Top Cat was originally meant to be a sort of cartoon version of The Phil Silvers Show, which ran some time in the late '50s and which scared the bejeezus out of me because at the start of the show, there was this cartoon guy yelling out this incoherent gibberish. Took me years to figure out it was an army guy barking orders. I was about four, so my confusion was understandable. But who gave a shit about Phil Silvers anyway? He has been completely forgotten, and for some reason his name reminds me of an empty can of cheap salmon rattling around in a garbage can. He has all the historic importance of Arthur Godfrey's discarded fingernail parings.






But back to Top Cat.

In my last rather pathetic entry, posted in a twilight state, I neglected to mention that besides his Gang of Five (and no, I'm not going to give you their idiot names because it doesn't matter: they're something like Brain, Stupid, Fleas, Burlap Sack, and Twinkie), this show had an undercurrent of Victor Hugo that was completely missed by audiences and critics alike (not to mention Nielson ratings, which were always poor).

Top Cat was a rapscallion and a scalawag and a scofflaw and all those other things good alley cats aspire to be: but he was also hunted, chased from one end of the City of New York to the other by a menacing figure.




Behold: the Inspector Javert of the alley!

OFFICER DIBBLE!


Witless as he was, this guy had such an effect on world culture in the thirty short weeks of his cartoon life that in some parts of Australia and New Zealand, "dibble" still means "the fuzz".

As a kid I used to call him Dribble, or even Drivel sometimes, as he could be incredibly stupid. But that's not the point. Our wily Jean Valjean of the alley needed an adversary, something to push against. Otherwise there'd just be no story.

As I watch these cartoons again fifty years later (oh God, it's even more than that), they look different. I now realize "the Pink Cat" couldn't have been my name for Choo-Choo because he was grey, just like all the other cartoon characters, just like Mickey Mouse, Donald Duck, Deputy Dawg, Tennessee Tuxedo, Wally Gator, Magilla Gorilla,  Twinkles the Elephant, Lippy the Lion and Hardy-Har-Har, and all the rest of them.




Now the colors look deeply saturated and incredibly vibrant, as if I've stepped over the threshhold and into the land of Oz. Those colors were there all the time, of course, but hidden beneath the veil of early '60s drabness. The veil peeled back, these cartoons are incredibly enjoyable to watch again, though I am not sure why.

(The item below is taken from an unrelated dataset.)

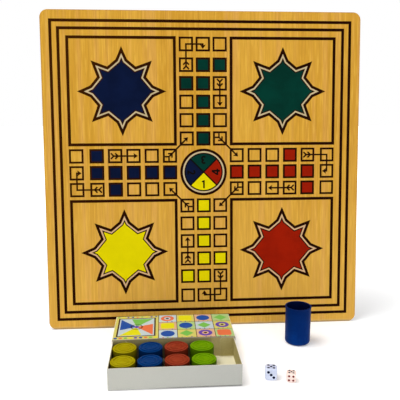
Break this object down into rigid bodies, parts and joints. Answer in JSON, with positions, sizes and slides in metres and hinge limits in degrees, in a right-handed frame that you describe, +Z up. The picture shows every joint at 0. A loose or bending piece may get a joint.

Maybe it's their sweet pointlessness. Hanna-Barbera, clever as they could be, were not Victor Hugo, after all. But there are  still moments that cause a little frisson of shock.

Top Cat is very New York, more New York than Woody Allen (and I've already explained how Choo-Choo, my fave character, was meant to be a Woody Allen impersonation, though frankly I like Marvin Kaplan's voice characterization better -  a little more adenoidal but friendlier, not so whiny). Its New Yorkness, if ever so simplified, is crucial to every plot line.



But at the beginning of more than one episode, there's an opening shot sweeping the ramshackle skyline of T. C.'s glorious domain, accompanied by a raffish bluesy upslide on the clarinet which is strongly evocative of the first few bars of Rhapsody in Blue. 

Holy God! Is THAT where that famous opening shot in Manhattan came from? Did Woody Allen really think he was being original?